Classons les animaux, les végétaux, les minéraux, si nous voulons ! nos erreurs n’ont aucune influence sur eux et ne peuvent les troubler ; mais respectons l’espèce humaine qui échapperait à toute classification, lors même que ce procédé serait raisonnable, parce que chaque être humain est mobile, progressif, et diffère bien plus de ses semblables, que l’animal le plus élevé ne diffère des siens.

Laissons donc chacun faire sa propre loi d’autonomie, se manifester selon sa nature, et veillons seulement à ce que le droit soit égal pour tous ; à ce que le fort n’opprime pas le faible ; à ce que toute fonction soit confiée à celui qui prouve être le plus apte à la remplir : voilà tout ce que nous pouvons, tout ce que nous devons faire, si nous tenons à nous montrer sages et justes.

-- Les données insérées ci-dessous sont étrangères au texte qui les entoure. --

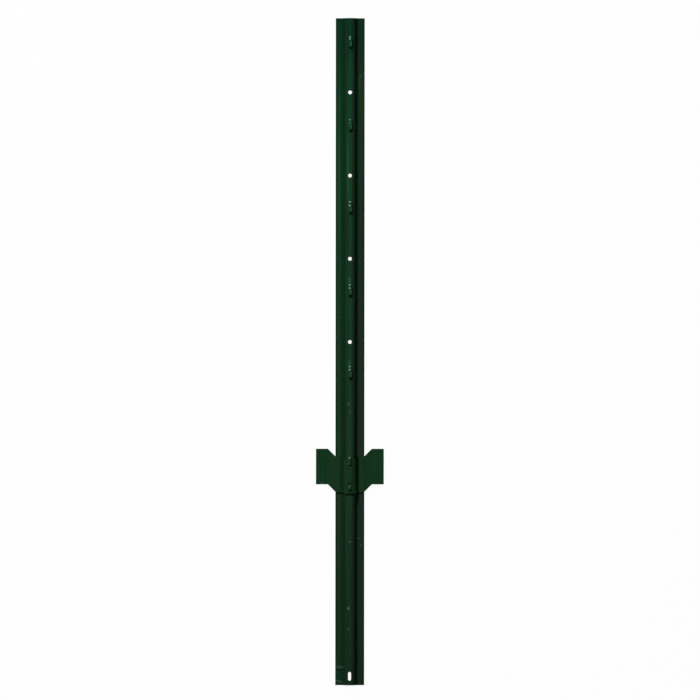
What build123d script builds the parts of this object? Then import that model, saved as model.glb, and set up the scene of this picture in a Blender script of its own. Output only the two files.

L’harmonie existe dans la nature, parce que chaque être y suit paisiblement les lois qui régissent son individualité : il en sera de même dans l’humanité, lorsque la raison collective comprendra que l’ordre humain est préétabli dans le concours des facultés individuelles laissées libres dans leurs manifestations ; et que c’est retarder l’avènement de l’ordre, de la paix et du bonheur que d’établir un ordre factice, tout de fantaisie : c’est à dire un véritable désordre.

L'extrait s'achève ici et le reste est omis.